----- Recorded information
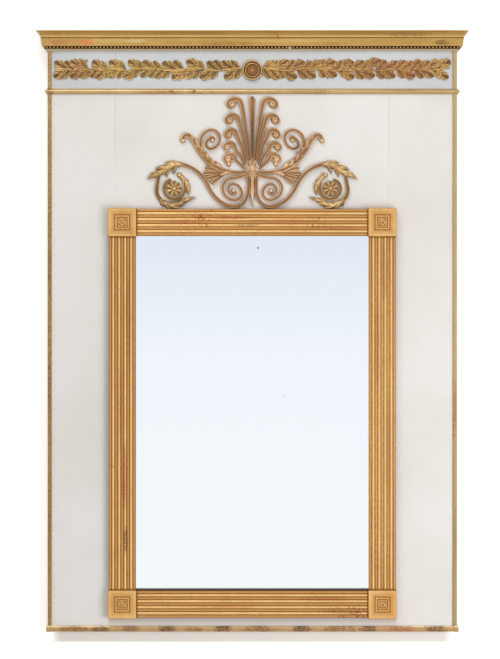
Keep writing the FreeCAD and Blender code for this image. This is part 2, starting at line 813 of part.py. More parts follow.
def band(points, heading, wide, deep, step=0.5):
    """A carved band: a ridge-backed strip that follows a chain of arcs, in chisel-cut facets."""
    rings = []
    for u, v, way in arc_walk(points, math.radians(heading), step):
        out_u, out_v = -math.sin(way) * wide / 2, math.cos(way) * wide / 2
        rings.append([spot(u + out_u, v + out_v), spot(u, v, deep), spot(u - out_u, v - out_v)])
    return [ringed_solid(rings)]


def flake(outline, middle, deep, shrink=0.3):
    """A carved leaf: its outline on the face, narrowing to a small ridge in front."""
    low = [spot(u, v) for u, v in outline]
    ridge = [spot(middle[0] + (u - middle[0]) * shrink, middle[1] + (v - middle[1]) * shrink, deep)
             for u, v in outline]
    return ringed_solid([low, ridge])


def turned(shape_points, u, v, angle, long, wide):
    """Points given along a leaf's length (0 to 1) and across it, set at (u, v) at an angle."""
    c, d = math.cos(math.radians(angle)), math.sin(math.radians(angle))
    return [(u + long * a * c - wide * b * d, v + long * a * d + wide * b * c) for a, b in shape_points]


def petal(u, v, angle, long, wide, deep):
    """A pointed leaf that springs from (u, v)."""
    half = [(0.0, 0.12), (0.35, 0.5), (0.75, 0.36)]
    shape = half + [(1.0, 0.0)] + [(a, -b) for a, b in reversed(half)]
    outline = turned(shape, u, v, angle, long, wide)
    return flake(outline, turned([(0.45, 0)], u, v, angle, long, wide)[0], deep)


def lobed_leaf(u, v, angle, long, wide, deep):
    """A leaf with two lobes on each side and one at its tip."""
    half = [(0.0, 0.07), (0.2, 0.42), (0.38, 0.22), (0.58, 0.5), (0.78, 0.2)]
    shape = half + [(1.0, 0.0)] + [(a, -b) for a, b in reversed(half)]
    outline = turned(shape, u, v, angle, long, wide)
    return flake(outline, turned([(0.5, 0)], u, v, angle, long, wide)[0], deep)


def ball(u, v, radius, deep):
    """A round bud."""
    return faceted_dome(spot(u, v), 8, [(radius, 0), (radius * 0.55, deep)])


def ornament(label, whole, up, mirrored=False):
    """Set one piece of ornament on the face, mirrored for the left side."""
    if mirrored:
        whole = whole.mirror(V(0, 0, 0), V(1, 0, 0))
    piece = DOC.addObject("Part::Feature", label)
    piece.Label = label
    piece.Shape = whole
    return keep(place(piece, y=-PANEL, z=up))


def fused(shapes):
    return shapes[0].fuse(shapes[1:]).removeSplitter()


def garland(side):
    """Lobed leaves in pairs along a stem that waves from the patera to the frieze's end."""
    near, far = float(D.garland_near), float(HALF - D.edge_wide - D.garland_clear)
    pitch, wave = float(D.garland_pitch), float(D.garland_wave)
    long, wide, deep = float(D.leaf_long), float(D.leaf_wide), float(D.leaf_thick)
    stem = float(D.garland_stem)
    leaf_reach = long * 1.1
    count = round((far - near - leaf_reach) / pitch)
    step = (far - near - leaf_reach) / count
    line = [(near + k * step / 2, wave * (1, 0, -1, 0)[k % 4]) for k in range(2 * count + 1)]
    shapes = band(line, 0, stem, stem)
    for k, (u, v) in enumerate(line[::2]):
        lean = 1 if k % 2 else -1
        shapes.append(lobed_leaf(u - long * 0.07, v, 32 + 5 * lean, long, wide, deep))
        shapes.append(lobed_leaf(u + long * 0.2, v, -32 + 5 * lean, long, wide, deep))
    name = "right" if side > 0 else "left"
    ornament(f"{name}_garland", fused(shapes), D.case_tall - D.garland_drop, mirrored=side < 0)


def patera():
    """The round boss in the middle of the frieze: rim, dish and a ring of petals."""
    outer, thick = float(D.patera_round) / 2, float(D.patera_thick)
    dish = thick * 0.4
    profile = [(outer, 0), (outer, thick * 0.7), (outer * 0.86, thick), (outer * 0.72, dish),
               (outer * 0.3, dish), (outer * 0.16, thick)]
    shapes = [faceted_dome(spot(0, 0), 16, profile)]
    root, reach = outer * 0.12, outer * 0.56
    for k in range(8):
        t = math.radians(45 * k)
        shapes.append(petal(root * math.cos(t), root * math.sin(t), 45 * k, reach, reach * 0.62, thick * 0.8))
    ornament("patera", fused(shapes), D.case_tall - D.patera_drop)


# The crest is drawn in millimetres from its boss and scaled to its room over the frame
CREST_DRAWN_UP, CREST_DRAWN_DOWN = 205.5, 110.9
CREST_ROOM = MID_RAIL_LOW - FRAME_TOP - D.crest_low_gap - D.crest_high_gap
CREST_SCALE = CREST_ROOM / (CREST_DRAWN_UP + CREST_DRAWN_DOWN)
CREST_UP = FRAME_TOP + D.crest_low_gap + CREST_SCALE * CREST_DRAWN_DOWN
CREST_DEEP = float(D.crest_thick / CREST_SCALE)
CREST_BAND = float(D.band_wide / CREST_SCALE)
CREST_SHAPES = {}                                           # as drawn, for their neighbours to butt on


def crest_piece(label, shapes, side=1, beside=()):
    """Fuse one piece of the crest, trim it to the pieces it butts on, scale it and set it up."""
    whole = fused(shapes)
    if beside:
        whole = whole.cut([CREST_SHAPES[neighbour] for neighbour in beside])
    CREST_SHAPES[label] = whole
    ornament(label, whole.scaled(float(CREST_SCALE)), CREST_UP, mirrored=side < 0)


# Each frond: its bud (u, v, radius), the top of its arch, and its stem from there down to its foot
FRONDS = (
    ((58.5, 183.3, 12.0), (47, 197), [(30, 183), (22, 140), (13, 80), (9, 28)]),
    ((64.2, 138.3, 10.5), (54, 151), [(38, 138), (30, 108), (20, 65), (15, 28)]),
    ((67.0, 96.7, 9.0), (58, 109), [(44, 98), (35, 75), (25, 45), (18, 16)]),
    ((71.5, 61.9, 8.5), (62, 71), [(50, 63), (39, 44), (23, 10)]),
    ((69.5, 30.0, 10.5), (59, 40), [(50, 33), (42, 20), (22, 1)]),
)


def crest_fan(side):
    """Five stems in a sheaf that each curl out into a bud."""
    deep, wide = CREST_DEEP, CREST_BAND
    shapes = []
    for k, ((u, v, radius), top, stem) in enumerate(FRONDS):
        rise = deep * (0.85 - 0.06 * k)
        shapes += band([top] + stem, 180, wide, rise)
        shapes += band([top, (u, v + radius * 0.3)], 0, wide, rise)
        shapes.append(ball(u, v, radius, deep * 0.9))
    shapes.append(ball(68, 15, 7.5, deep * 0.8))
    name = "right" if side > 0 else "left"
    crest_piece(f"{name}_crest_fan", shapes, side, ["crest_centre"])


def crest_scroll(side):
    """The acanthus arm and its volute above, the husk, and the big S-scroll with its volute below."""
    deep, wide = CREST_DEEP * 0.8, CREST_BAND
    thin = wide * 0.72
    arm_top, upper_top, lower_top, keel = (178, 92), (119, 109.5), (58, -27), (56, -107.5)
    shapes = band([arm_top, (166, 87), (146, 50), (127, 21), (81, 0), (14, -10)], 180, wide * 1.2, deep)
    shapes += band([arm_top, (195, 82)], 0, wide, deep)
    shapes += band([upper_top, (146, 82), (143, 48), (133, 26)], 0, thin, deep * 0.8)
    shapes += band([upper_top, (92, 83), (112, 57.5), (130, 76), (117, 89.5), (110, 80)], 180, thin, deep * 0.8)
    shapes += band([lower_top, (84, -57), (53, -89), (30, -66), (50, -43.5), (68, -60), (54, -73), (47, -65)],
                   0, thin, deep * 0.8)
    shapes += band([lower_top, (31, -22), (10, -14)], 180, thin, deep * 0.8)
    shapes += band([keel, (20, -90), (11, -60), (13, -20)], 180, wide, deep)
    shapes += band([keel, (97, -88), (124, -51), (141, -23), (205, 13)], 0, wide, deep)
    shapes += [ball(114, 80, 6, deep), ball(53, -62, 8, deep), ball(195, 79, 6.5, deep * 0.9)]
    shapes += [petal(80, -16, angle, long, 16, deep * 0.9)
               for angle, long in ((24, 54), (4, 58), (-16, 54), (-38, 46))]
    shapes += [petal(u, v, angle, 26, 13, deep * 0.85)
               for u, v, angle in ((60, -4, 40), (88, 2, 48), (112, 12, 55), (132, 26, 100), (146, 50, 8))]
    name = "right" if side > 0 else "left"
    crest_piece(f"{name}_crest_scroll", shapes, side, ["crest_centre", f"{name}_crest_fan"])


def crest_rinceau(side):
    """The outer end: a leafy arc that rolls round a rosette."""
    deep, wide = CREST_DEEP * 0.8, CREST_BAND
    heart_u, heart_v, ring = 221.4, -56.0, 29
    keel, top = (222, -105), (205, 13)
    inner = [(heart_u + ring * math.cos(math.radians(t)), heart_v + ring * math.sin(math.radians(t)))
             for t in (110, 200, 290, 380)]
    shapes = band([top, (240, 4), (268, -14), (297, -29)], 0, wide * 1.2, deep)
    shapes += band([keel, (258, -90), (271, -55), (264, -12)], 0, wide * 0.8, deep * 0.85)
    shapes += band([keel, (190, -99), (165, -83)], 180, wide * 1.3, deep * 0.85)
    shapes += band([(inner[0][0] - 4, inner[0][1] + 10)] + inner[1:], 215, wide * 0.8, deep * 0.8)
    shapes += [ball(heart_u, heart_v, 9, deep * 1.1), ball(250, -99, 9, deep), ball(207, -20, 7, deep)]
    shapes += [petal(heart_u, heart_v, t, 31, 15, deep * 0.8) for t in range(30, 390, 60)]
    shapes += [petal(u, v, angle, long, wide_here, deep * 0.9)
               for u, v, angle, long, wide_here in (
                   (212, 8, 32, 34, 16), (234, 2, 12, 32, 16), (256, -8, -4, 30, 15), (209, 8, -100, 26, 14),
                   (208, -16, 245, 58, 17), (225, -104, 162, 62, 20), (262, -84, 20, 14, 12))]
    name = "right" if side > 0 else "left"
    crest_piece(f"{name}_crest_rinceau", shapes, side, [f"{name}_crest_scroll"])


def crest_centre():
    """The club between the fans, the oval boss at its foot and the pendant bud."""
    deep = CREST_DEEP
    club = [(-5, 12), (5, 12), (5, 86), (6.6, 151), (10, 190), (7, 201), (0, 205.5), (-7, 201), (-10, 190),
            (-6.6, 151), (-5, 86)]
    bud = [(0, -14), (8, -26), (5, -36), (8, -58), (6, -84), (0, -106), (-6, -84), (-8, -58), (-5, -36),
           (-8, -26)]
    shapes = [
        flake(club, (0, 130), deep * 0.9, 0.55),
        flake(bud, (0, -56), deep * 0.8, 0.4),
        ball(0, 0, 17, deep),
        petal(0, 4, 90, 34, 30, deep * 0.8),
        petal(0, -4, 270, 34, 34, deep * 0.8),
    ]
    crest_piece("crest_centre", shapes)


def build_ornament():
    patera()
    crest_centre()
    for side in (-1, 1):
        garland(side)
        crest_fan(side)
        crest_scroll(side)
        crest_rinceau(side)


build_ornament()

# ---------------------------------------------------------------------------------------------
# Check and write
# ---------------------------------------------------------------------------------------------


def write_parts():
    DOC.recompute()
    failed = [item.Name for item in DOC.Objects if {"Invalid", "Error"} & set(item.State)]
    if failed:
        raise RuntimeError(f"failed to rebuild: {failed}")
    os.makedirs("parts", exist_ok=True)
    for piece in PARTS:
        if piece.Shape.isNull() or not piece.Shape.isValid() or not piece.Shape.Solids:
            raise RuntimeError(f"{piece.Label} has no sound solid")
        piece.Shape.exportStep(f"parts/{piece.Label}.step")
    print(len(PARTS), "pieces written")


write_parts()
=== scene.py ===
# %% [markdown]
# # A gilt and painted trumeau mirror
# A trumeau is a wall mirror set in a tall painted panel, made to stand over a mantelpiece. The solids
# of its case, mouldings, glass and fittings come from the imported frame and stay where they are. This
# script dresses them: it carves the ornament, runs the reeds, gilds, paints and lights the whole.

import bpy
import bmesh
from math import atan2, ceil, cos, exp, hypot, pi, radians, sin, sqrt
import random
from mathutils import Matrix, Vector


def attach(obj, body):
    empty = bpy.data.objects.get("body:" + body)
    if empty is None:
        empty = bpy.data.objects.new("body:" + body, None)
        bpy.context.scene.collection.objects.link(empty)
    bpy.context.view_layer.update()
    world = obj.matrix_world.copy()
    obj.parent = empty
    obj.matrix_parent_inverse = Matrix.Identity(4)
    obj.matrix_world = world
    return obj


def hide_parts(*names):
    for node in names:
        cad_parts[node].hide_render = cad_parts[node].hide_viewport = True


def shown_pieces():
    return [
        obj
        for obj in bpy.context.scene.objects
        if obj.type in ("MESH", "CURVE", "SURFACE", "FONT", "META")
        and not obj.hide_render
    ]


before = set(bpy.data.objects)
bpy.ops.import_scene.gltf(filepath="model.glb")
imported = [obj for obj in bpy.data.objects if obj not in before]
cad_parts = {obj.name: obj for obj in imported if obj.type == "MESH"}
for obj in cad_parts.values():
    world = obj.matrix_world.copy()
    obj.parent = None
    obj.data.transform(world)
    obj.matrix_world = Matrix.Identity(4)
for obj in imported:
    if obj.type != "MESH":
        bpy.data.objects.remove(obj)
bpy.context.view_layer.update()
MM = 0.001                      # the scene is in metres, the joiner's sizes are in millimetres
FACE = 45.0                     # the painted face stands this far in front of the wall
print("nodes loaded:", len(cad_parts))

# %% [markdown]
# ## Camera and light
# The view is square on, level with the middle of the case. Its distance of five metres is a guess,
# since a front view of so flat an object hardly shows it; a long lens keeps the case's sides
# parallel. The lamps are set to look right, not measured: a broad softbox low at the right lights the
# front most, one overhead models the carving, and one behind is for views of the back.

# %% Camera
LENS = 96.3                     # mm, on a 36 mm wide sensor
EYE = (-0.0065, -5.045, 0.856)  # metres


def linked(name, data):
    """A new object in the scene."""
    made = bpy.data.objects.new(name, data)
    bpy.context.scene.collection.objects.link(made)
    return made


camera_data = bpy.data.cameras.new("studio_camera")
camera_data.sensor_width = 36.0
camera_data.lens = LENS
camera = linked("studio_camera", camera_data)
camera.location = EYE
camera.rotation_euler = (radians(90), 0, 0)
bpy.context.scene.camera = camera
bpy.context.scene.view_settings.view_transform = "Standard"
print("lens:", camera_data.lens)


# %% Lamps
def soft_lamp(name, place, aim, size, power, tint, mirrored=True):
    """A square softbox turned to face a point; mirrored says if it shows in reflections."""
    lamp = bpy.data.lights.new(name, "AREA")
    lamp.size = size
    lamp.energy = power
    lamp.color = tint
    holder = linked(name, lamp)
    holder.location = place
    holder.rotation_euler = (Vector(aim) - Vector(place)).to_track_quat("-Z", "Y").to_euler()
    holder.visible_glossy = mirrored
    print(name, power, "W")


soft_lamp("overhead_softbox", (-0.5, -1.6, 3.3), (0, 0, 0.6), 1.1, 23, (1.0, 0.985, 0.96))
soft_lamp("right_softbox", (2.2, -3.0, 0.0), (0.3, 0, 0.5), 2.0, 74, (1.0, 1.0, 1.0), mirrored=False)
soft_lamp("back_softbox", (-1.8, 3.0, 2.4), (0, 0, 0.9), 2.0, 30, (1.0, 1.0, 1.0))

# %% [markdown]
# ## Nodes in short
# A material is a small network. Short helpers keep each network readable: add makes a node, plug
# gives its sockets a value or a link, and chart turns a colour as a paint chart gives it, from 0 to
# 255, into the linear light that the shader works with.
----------
> **Exercise objective**:
Write out exactly the lines from the one with "failed = [item.Name" through the one with "if empty is", including both, and no others.

> **Response to this task**:
    failed = [item.Name for item in DOC.Objects if {"Invalid", "Error"} & set(item.State)]
    if failed:
        raise RuntimeError(f"failed to rebuild: {failed}")
    os.makedirs("parts", exist_ok=True)
    for piece in PARTS:
        if piece.Shape.isNull() or not piece.Shape.isValid() or not piece.Shape.Solids:
            raise RuntimeError(f"{piece.Label} has no sound solid")
        piece.Shape.exportStep(f"parts/{piece.Label}.step")
    print(len(PARTS), "pieces written")


write_parts()
=== scene.py ===
# %% [markdown]
# # A gilt and painted trumeau mirror
# A trumeau is a wall mirror set in a tall painted panel, made to stand over a mantelpiece. The solids
# of its case, mouldings, glass and fittings come from the imported frame and stay where they are. This
# script dresses them: it carves the ornament, runs the reeds, gilds, paints and lights the whole.

import bpy
import bmesh
from math import atan2, ceil, cos, exp, hypot, pi, radians, sin, sqrt
import random
from mathutils import Matrix, Vector


def attach(obj, body):
    empty = bpy.data.objects.get("body:" + body)
    if empty is None:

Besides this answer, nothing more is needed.